- _THE TASK_: Find the string "materials" and gather every line that holds it.

- _DATA SHOWN_:
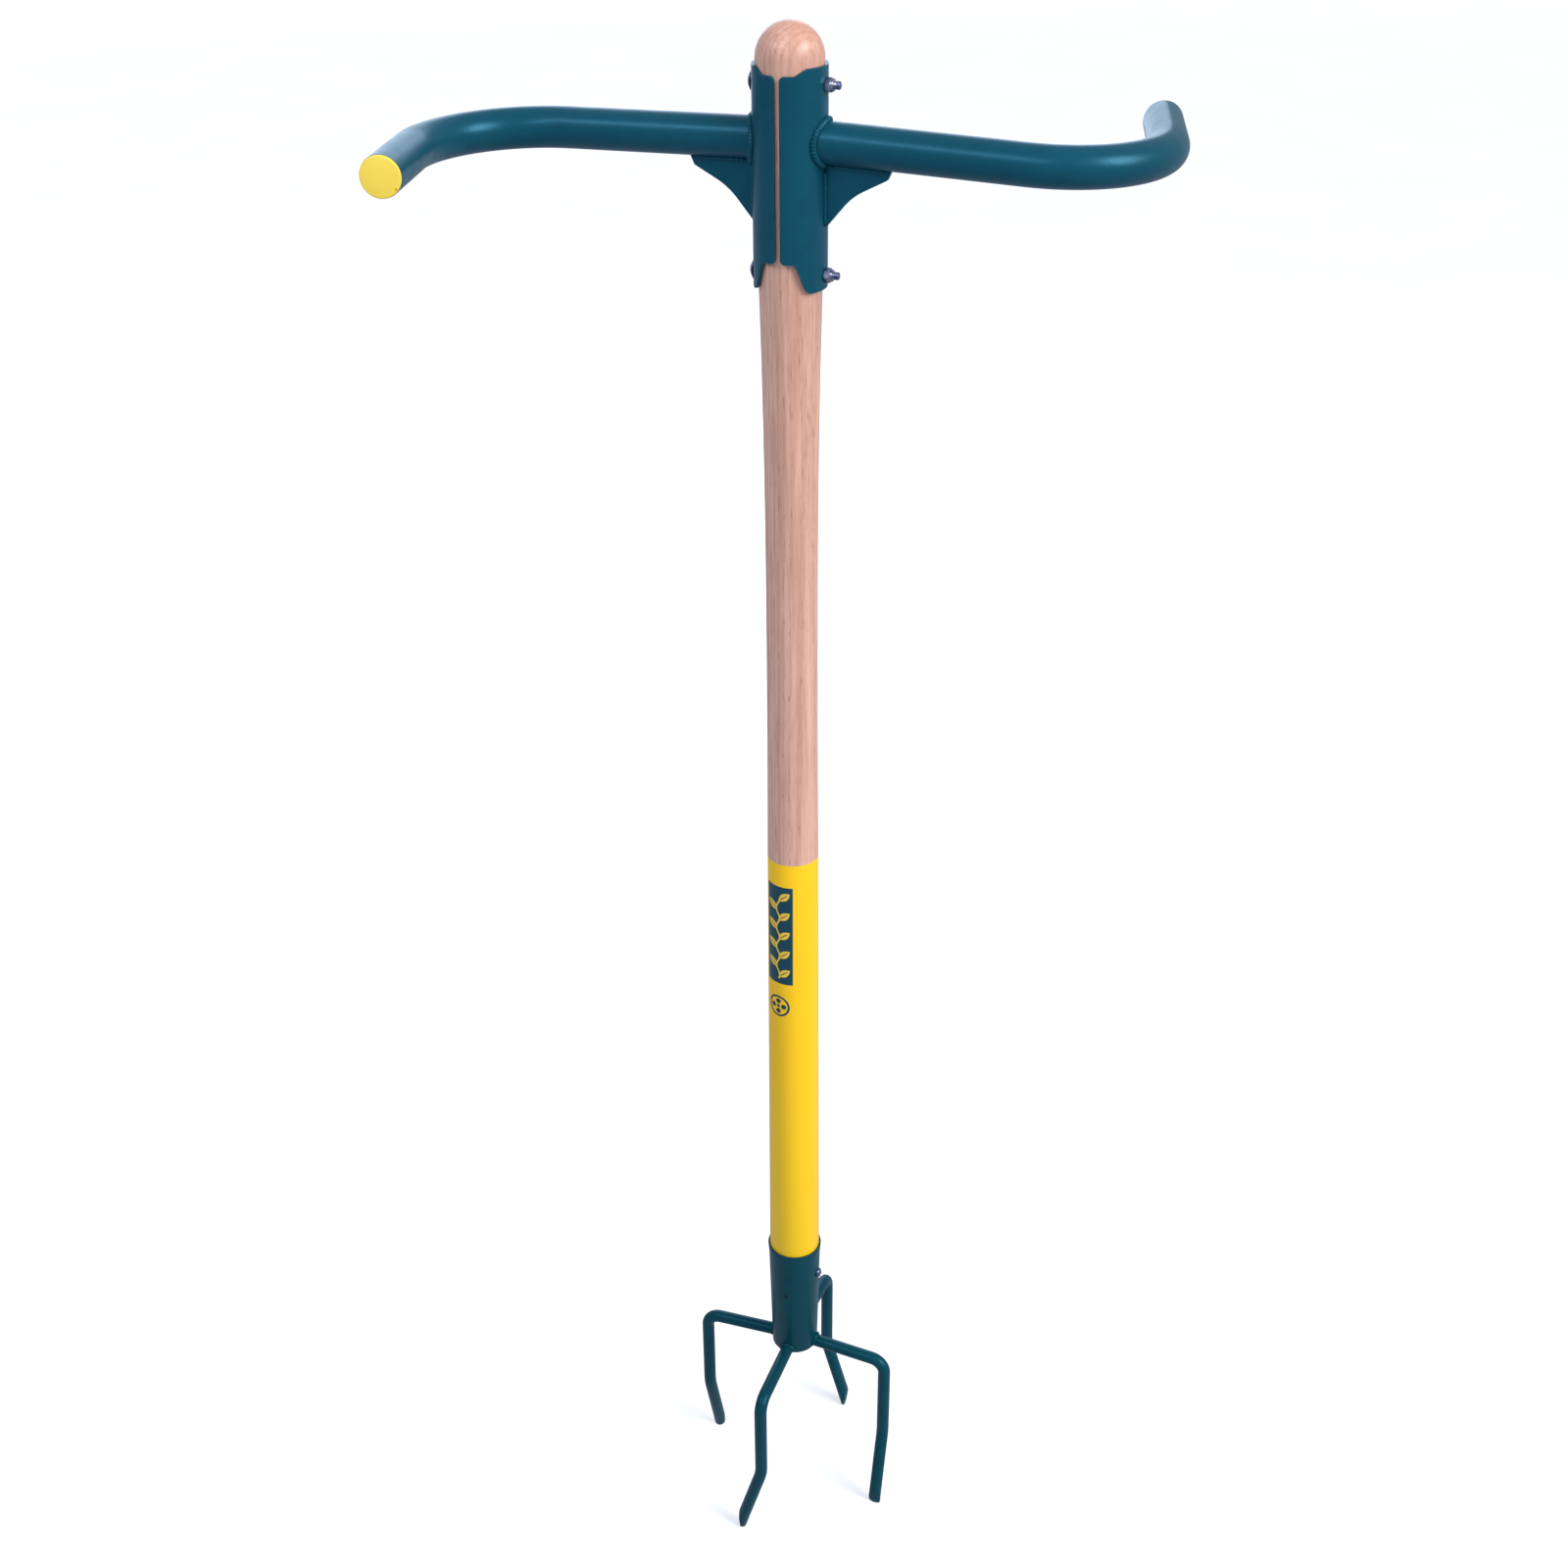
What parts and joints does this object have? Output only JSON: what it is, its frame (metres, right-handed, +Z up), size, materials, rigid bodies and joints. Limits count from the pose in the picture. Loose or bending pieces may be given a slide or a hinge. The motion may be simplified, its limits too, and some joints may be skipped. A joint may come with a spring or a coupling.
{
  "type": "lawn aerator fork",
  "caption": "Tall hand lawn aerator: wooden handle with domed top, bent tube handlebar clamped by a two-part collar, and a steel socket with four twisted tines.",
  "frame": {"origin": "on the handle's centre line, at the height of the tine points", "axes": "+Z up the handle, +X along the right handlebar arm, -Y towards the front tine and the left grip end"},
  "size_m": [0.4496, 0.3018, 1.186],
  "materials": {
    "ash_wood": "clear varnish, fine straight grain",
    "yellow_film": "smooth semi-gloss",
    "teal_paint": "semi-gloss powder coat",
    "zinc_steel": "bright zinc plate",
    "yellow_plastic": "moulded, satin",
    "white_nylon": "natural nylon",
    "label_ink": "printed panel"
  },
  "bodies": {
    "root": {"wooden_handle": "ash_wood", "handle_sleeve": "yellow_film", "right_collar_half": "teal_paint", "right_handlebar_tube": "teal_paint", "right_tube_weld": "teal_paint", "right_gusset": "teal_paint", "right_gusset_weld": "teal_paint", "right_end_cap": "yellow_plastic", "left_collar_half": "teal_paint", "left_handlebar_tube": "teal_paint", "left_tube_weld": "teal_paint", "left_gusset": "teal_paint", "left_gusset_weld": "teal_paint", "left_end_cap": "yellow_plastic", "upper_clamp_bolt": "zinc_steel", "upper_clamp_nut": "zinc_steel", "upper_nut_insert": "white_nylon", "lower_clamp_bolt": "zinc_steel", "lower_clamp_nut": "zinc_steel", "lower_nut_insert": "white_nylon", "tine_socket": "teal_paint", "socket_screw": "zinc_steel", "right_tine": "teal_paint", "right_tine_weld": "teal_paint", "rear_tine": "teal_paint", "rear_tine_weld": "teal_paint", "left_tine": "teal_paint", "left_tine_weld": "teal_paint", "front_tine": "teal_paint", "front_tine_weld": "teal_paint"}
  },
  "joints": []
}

- _RESULT_:
What parts and joints does this object have? Output only JSON: what it is, its frame (metres, right-handed, +Z up), size, materials, rigid bodies and joints. Limits count from the pose in the picture. Loose or bending pieces may be given a slide or a hinge. The motion may be simplified, its limits too, and some joints may be skipped. A joint may come with a spring or a coupling.
  "materials": {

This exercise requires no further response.